Throughout Taran’s adventures in Prydain, the young man is joined
by a furry creature, something of a cross between man and animal,
named Gurgi. Not only is Gurgi a rather piteous sight — hair “so
matted and covered with leaves that it looked like an owl’s nest in
need of a housecleaning,” scent with “the distressing odor of a wet
wolfhound” — but he is also a creature with a simple mind, prone
to talking in silly rhymes such as “crunchings and munchings” for
food and “seekings and peekings” for reconnaissance. Not only that,
but Gurgi is first described by the great and good Lord Gwydion as
“not half as ferocious as he looks, not a quarter as fierce as he
should like to be, and more a nuisance than anything else.”

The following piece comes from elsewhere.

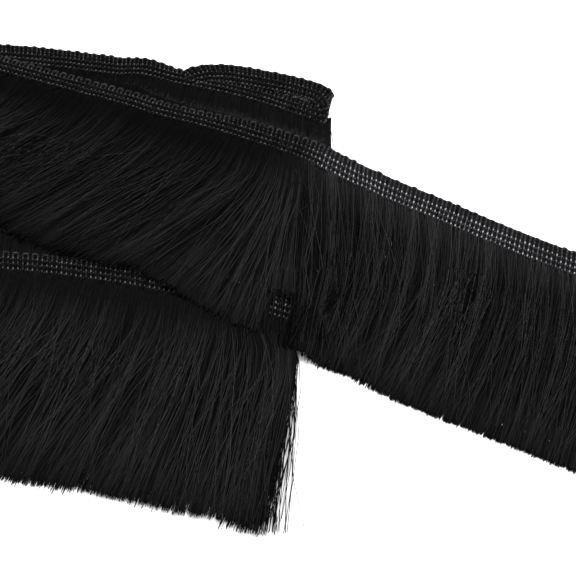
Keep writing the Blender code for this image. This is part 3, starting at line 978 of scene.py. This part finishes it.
@dataclass
class HeadingPath:
    """The heading's centre line in space, from the first cut end to the last.

    Each section is a row: its centre, its directions to the selvedge and of the face, its droop's angle
    and lift, and how its line is skewed beside a fold.
    """

    CENTRE = slice(0, 3)
    BACK = slice(3, 6)
    FACE = slice(6, 9)
    DROOP = slice(9, 11)
    SKEW = slice(11, 13)

    lines: list[TrimLine]
    section_step: float = 2.5
    fold_sections: int = 9
    skew_reach: float = 6.0
    probe: float = 30.0
    most_step: float = 1.3
    direction_reach: float = 0.4

    def __post_init__(self) -> None:
        """Lay the runs and the folds between them."""
        tree = surface_of("heading")
        levels = [self.levels(line, tree) for line in self.lines]
        folds = [self.fold_line(a, b) for a, b in zip(self.lines[:-1], self.lines[1:])]
        turns = [a.plan.skew * self.outward(a, fold) for a, fold in zip(self.lines, folds)]
        blocks: list[Array] = []
        face = 1.0
        for index, (line, (places, heights)) in enumerate(zip(self.lines, levels)):
            ends = ((index - 1, places), (index, line.length - places))
            ends = [(folds[k], turns[k], away) for k, away in ends if 0 <= k < len(folds)]
            back = self.turned_backs(line, places, ends)
            faces = np.tile((0.0, 0.0, 0.0, face), (len(places), 1))  # from the back's z onwards
            skew = sum(np.outer(np.exp(-((away / self.skew_reach) ** 2)), turn) for _, turn, away in ends)
            droop = line.droop(places)
            blocks.append(np.column_stack((line.at(places), heights, back, faces, *droop, skew)))
            if index < len(folds):
                span = (heights[-1], levels[index + 1][1][0])
                blocks.append(self.fold(line, span, face, folds[index], turns[index]))
                face = -face
        self.sections = np.vstack(blocks)
        self.marks = marks_along(self.sections[:, self.CENTRE])

    def levels(self, line: TrimLine, tree: BVHTree) -> tuple[Array, Array]:
        """Where the sections of a run stand along it, and the height of its middle there.

        The root strip is at the heading's own height, so it tells which layer is meant. From the middle
        of the run to its ends, each section is looked for just above the one before it.

        Args:
            line: The run.
            tree: The heading's surface.

        Returns:
            Distances along the run, and heights.
        """
        count = int(round(line.length / self.section_step)) + 1
        places = np.linspace(0.0, line.length, count)
        strips = surface_of(*[plan.node for plan in line.plan.fringes])
        heights = np.zeros(count)
        middle = count // 2
        x, y = line.offset(places[middle], -(HALF_WIDTH + STRIP_GAP + STRIP_WIDTH / 2))
        heights[middle] = height_at(strips, x, y, self.probe) - HEADING_THICKNESS / 2
        for order in (range(middle + 1, count), range(middle - 1, -1, -1)):
            guess = heights[middle]
            for index in order:
                x, y = line.at(places[index])
                found = height_at(tree, x, y, guess + HEADING_THICKNESS / 2 + 1.0)
                found = found - HEADING_THICKNESS / 2 + HEADING_GROOVE * 0.6
                if abs(found - guess) < self.most_step:
                    guess = found
                heights[index] = guess
        return places, heights

    @staticmethod
    def fold_line(line: TrimLine, following: TrimLine) -> Array:
        """The direction of the line on which one run turns over into the next."""
        return unit(line.back(np.array(line.length)) + following.back(np.array(0.0)))

    @staticmethod
    def outward(line: TrimLine, fold: Array) -> Array:
        """The direction square to a fold's line in which the trim runs up to it."""
        outward = np.array((-fold[1], fold[0]))
        return outward * np.sign(np.dot(outward, line.along(np.array(line.length))))

    @staticmethod
    def turned_backs(line: TrimLine, places: Array, ends: list[tuple[Array, Array, Array]]) -> Array:
        """The run's directions to the selvedge, turned to the fold's line near a fold.

        Args:
            line: The run.
            places: Distances along it.
            ends: For each fold beside it the fold's line, its skew, and how far away the places are.

        Returns:
            Directions, which keep the heading's width.
        """
        back = line.back(places)
        for fold, _, away in ends:
            share = (1.0 - ease(away / line.FOLD_EASE))[:, None]
            turned = unit(mix(back, fold, share))
            back = turned / np.sum(turned * line.back(places), axis=1, keepdims=True)
        return back

    def fold(
        self, line: TrimLine, span: tuple[float, float], face: float, fold: Array, skew: Array
    ) -> Array:
        """The sections around a fold.

        Args:
            line: The run that ends here.
            span: The heights of its end and of the next run's start.
            face: 1 if the trim's face is up before the fold, or -1.
            fold: The direction of the fold's line.
            skew: How that line is skewed.

        Returns:
            The sections' rows.
        """
        middle = (span[0] + span[1]) / 2
        radius = abs(span[1] - span[0]) / 2
        rising = 1.0 if span[1] > span[0] else -1.0
        outward = self.outward(line, fold)
        end = np.array(line.length)
        back = fold / np.dot(fold, line.back(end))
        angle = math.pi * (np.arange(1, self.fold_sections + 1) / (self.fold_sections + 1) - 0.5)
        radial = np.column_stack((np.outer(np.cos(angle), outward), rising * np.sin(angle)))
        centres = np.array((*line.at(end), middle)) + radius * radial
        backs = np.tile((*back, 0.0), (self.fold_sections, 1))
        undrooped = np.tile((0.0, 0.0, *skew), (self.fold_sections, 1))
        return np.hstack((centres, backs, -face * rising * radial, undrooped))

    def read(self, marks: Array, across: Array) -> tuple[Array, Array, Array, Array]:
        """Points on the heading's middle surface, with the local directions.

        Args:
            marks: Places along the path.
            across: How far each point is from the centre line, to the back.

        Returns:
            The points, and there the direction of the trim, the back and the face.
        """
        ahead = self.between(self.CENTRE, marks + self.direction_reach)
        along = unit(ahead - self.between(self.CENTRE, marks - self.direction_reach))
        back = self.between(self.BACK, marks)
        face = unit(self.between(self.FACE, marks))
        droop = self.between(self.DROOP, marks)
        angle, lift = droop[..., 0], droop[..., 1]
        share = np.clip(across / HEADING_WIDTH + 0.5, 0.0, 1.1)
        drawn = HEADING_WIDTH * (angle**2 * share**4 / 8.0 - angle**4 * share**7 / 168.0)
        fallen = HEADING_WIDTH * (angle * share**2.5 / 2.5 - angle**3 * share**5.5 / 33.0)
        point = self.between(self.CENTRE, marks) + back * (across - drawn)[..., None]
        point[..., 2] += lift - fallen
        point[..., :2] += self.between(self.SKEW, marks) * np.asarray(across)[..., None]
        turn = (angle * share**1.5)[..., None]
        turned = np.cos(turn) * back - np.sin(turn) * UP
        side = np.sign(face[..., 2:]) * np.sin(turn) * unit(back)
        return point, along, turned, np.cos(turn) * face + side

    def between(self, columns: slice, marks: Array) -> Array:
        """Read some of the sections' columns at any place."""
        return read_points(marks, self.marks, self.sections[:, columns])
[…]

Yet by falling in with Taran’s and Gwydion’s noble little band,
by being inspired by their courage and goodness, even poor Gurgi
becomes a hero as well. It is Gurgi who in the end of the series
finds the leather pouch containing parchments explaining the
long-lost “secrets of forging and tempering metals, of shaping and
firing pottery, of planting and cultivating… knowledge [that] is
itself a priceless treasure… [whose] use needs skill and strength
of hand and mind.” Those skills stand in stark contrast, Gwydion
explained, to some other lost items whose loss was a good thing
rather than bad: “enchanted tools that labored of themselves and
would have given carefree idleness.”
Such are the lessons, innately conservative, taught by Lloyd
Alexander, who also has Gwydion explain that evil cannot be
“quickly overcome,” and can only be defeated by “that portion of
good in all men’s hearts whose flame can never be quenched.”
Or as it was put by another man of great moral imagination,
George Washington, “Labor to keep alive in your breast that little
spark of celestial fire called conscience.”
Our children need always to be surrounded by tales of heroes of
fact, such as Washington, and of fiction that is still true at its
inmost heart, such as the heroes created by Lloyd Alexander.
Lloyd Alexander may have died last week, but the truths of
heroism that suffused his writings will and ought to be valued as
long as we keep childhood the realm of imaginative yearnings and
learnings of the right and moral kind.